In fact, it’s from the same moments of the debate that Clinton had already seized on. In the debate, Sanders began by saying, “As a senator from a rural state, what I can tell Secretary Clinton [is] that all the shouting in the world is not going to do what I would hope all of us want.” A couple of minutes later, Sanders told former Maryland Gov. Martin O’Malley: “We can raise our voices, but I come from a rural state, and the views on gun control in rural states are different than in urban states, whether we like it or not.” O’Malley insisted that the issue was “not about rural and urban.” Sanders replied: “It’s exactly about rural.” Only one other candidate used the word “urban” during the debate: former Virginia Sen. Jim Webb. A week later, on Oct. 20, Webb quit the campaign. So when Clinton, on Friday, spoke scathingly of people who call guns an “urban problem” but mean it’s a “black problem,” it’s obvious to whom she was referring.

This line of attack is rich in irony. When Clinton ran for president in 2008, she explicitly used race against Obama.
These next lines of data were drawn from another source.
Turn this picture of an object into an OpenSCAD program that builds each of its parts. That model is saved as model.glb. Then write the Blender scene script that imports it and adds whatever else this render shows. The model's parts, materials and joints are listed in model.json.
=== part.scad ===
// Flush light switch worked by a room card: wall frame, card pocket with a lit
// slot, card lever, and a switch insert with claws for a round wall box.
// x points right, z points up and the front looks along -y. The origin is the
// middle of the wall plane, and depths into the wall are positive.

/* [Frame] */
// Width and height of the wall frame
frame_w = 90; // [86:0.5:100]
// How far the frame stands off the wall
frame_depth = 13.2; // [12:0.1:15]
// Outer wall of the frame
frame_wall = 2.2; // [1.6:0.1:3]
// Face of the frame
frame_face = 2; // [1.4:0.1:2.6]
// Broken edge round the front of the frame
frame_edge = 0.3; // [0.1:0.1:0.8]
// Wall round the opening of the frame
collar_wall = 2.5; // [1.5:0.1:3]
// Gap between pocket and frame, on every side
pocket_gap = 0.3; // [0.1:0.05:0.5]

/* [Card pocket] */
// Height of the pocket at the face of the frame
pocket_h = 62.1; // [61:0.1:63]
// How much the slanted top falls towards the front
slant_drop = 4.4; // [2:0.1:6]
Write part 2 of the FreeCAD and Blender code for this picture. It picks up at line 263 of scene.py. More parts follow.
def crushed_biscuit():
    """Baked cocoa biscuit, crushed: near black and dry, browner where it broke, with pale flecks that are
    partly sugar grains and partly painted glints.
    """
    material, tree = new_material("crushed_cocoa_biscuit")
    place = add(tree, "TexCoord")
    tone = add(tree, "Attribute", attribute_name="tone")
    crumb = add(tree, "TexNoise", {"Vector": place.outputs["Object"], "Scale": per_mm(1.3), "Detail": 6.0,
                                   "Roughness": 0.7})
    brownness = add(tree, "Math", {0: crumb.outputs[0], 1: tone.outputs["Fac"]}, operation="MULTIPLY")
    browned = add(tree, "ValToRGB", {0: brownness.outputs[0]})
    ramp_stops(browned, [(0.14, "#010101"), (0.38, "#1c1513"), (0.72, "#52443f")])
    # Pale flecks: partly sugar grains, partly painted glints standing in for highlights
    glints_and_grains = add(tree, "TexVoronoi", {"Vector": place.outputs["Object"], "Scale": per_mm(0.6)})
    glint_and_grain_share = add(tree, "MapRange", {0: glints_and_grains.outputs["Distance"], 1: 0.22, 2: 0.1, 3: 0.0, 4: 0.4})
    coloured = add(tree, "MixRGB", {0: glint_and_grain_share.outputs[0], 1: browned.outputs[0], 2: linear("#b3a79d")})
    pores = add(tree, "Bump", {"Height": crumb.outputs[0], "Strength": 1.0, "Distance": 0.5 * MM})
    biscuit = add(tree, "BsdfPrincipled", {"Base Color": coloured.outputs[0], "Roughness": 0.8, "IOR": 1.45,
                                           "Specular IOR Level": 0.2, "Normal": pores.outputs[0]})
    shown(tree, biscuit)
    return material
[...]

She told USA Today that she should be the Democratic nominee because “I have a much broader base to build a winning coalition on.” Clinton cited an article that, in her words, showed “how Sen. Obama’s support among working, hard-working Americans, white Americans, is weakening again, and how whites in [Indiana and Pennsylvania] who had not completed college were supporting me.” A reporter asked Clinton whether this argument was racially divisive. “These are the people you have to win if you’re a Democrat,” Clinton replied dismissively. “Everybody knows that.”

Now Clinton accuses others of playing the race card. In Charleston, she told the NAACP, “Some candidates talk in coded racial language about ‘free stuff,’ about ‘takers’ and ‘losers.’ And boy, are they quick to demonize President Obama. This kind of talk has no place in our politics.”
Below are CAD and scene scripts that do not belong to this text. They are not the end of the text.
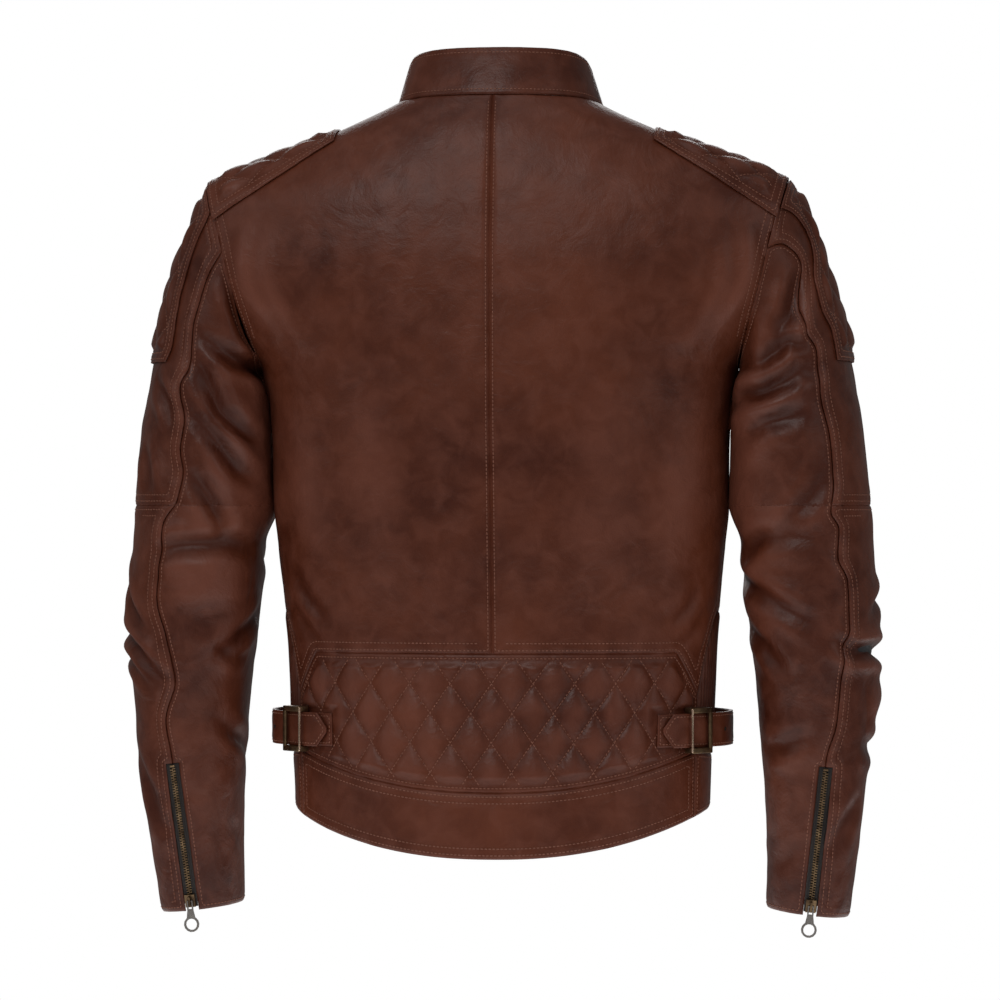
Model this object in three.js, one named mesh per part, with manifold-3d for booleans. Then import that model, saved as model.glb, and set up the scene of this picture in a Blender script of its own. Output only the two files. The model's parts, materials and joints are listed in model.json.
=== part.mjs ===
// Leather riding jacket: quilted shoulders and lower back, zipped front, cuffs and hand pockets,
// buckled waist straps, armour pads inside. Millimetres, +Z up, +X the wearer's left, -Y the front.
// The origin is the top of the hanger loop at the centre back of the neck.
import * as THREE from "three";
import { mergeVertices } from "three/addons/utils/BufferGeometryUtils.js";
import Module from "manifold-3d";

const wasm = await Module();
wasm.setup();

// ---------------------------------------------------------------- driving dimensions
const LEATHER = 2.4; // shell wall: leather, interlining and turned seams
const LINING = 1.2;
const LINING_AIR = 5.0; // space between the shell and the lining
const SEAM = 0.6; // clearance between neighbouring panels
const TOUCH = 0.35; // clearance between pieces that rest on each other

const NECK_HALF = 90;
const NECK_BACK_Y = 13;
const NECK_DEPTH = 178; // centre back to centre front of the neck seam
const NECK_FRONT_DROP = 60;
const SHOULDER_HALF = 250;
const SHOULDER_DROP = 67;
const ARMPIT_HALF = 205;
const ARMPIT_DROP = 238;
const CHEST_HALF = 199;
const WAIST_HALF = 186;
const HEM_HALF = 181;
const SIDE_LENGTH = 612; // neck seam down to the hem at the sides
const TAIL_DROP = 37; // how much lower the hem is at the centre back
const BAND_BACK = 56; // hem band height at the centre back
const BAND_SIDE = 56; // and at its two ends
const QUILT_HEIGHT = 117; // lower back panel at the centre back
const QUILT_CORNER = 36; // how far its upper corners are cut down
const QUILT_END = 22; // degrees round from the side to the quilt's end
const SIDE_PANEL_FRONT = -18;
const FRONT_LEAN = 0.0616; // centre front leans out by this much per mm down
const ROUNDNESS = 2.3; // superellipse exponent of the rings

const SLEEVE_LENGTH = 639; // shoulder point to cuff, measured straight down
const ARMHOLE_DEPTH = 80; // half the armhole, front to back
const ELBOW_DROP = 328; // shoulder point to the elbow bend
const ELBOW_FOLD = 41; // half the angle that the elbow crease leaves open, degrees
const CUFF_HALF = 35.5;
const CUFF_DEPTH = 47;

const COLLAR_BACK = 40;
const COLLAR_FRONT = 38;
const COLLAR_WALL = 4;
const COLLAR_TOP_HALF = 78;

const STRAP_HEIGHT = 29;
const STRAP_WALL = 2.5;
const STRAP_Z = -542;
const BAR = 2.4; // buckle bar diameter
const CHAPE_WALL = 1.4;
const FRAME_WIDTH = 24;
const FRAME_HEIGHT = STRAP_HEIGHT + 10;
const ROCK_AIR = 1.7; // room for the frame to rock on the strap

// ---------------------------------------------------------------- materials
const finish = (color, roughness, metalness = 0) =>
  new THREE.MeshStandardMaterial({ color, roughness, metalness });
const leather = finish(0x4a2418, 0.48);
const quilted = finish(0x4e281c, 0.5);
const trim = finish(0x3c1c12, 0.5);
const cloth = finish(0x1d1a19, 0.9);
const foam = finish(0x2b2d30, 0.8);
const brass = finish(0x6d5434, 0.35, 1);
const nickel = finish(0xa09a92, 0.25, 1);

// ---------------------------------------------------------------- helpers
const FAR = 500; // reach of the cutting solids
const rad = THREE.MathUtils.degToRad;
const mix = THREE.MathUtils.lerp;
const signedPower = (v, p) => Math.sign(v) * Math.abs(v) ** p;

/** A smooth curve y(x) through [x, y] pairs that never overshoots them. */
function smoothCurve(pairs) {
  const last = pairs.length - 1;
  const slope = pairs.slice(1).map(([x, y], i) => (y - pairs[i][1]) / (x - pairs[i][0]));
  const tangent = pairs.map((_, i) => {
    if (i === 0) return slope[0];
    if (i === last) return slope[last - 1];
    const [a, b] = [slope[i - 1], slope[i]];
    return a * b <= 0 ? 0 : (2 * a * b) / (a + b);
  });
  return (x) => {
    if (x <= pairs[0][0]) return pairs[0][1];
    if (x >= pairs[last][0]) return pairs[last][1];
    const i = pairs.findIndex(([right], k) => k > 0 && x <= right) - 1;
    const [[x0, y0], [x1, y1]] = [pairs[i], pairs[i + 1]];
    const w = x1 - x0;
    const s = (x - x0) / w;
    const rise = s * s * (3 - 2 * s);
    return y0 + (y1 - y0) * rise
      + w * s * (1 - s) * ((1 - s) * tangent[i] - s * tangent[i + 1]);
  };
}

/** A geometry as a manifold-3d solid, facing outwards. */
function solid(geometry) {
  const bare = geometry.clone();
  bare.deleteAttribute("normal");
  bare.deleteAttribute("uv");
  const merged = mergeVertices(bare, 1e-4);
  const kept = [];
  for (let i = 0; i < merged.index.count; i += 3) {
    const [p, q, r] = merged.index.array.subarray(i, i + 3);
    if (p !== q && q !== r && r !== p) kept.push(p, q, r);
  }
  const triVerts = new Uint32Array(kept);
  const make = () => new wasm.Manifold(
    new wasm.Mesh({ numProp: 3, vertProperties: merged.attributes.position.array, triVerts }),
  );
  const made = make();
  if (made.volume() >= 0) return made;
  for (let i = 0; i < triVerts.length; i += 3) {
    [triVerts[i], triVerts[i + 1]] = [triVerts[i + 1], triVerts[i]];
  }
  return make();
}

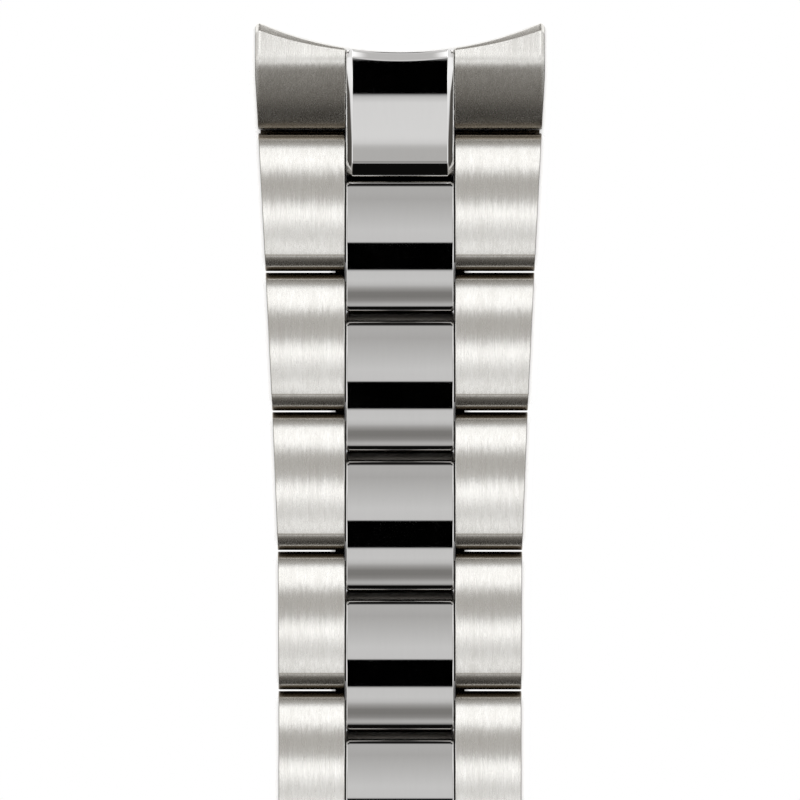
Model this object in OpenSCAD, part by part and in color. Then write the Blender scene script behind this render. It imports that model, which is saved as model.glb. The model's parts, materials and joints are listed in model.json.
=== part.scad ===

Clinton, too, speaks in code. But in this election, her coded phrases—“some people think we’re shouting,” “some who say that this is an urban problem”—aren’t designed to veil racism. They’re designed to veil her meritless insinuations that her Democratic opponent is sexist and racist. You can argue, based on power or privilege, that playing the race card or sex card from the left isn’t as bad as playing it from the right. But even if you believe that, Clinton’s smears bring discredit on the whole idea of bigotry. If accusations of misogyny and racism are casually thrown at Sanders, voters will conclude that these terms are just rhetoric.

Seven years ago, when Clinton’s own campaign was accused of prejudice, her husband was outraged. “She did not play the race card, but they did,” Bill Clinton said of the Obama campaign. The former president went on: “This is almost like, once you accuse somebody of racism or bigotry or something, the facts become irrelevant.” Three months later, Mr. Clinton was still fuming. “They played the race card on me, and we now know from memos from the campaign and everything that they planned to do it all along,” he protested. “This was used out of context and twisted for political purposes by the Obama campaign to try to breed resentment elsewhere. … You really got to go some to try to portray me as a racist.”

Now Hillary Clinton is doing to Sanders what her husband said was done to her. She’s taking Sanders’ remarks out of context and twisting them to breed resentment. You’ve got to twist the facts pretty hard to portray Sanders as a racist or sexist. But politically, it’s easy, because once you start throwing around charges of bigotry, the facts become irrelevant. You’re just another beautiful baiter. And you won’t be silenced.

*Update, Nov. 6, 2015: McEwan asked to be named as the author who accused Sanders of “old-fashioned tone policing and dogwhistling about women’s shrillness.” Her name has been added accordingly. (Return.)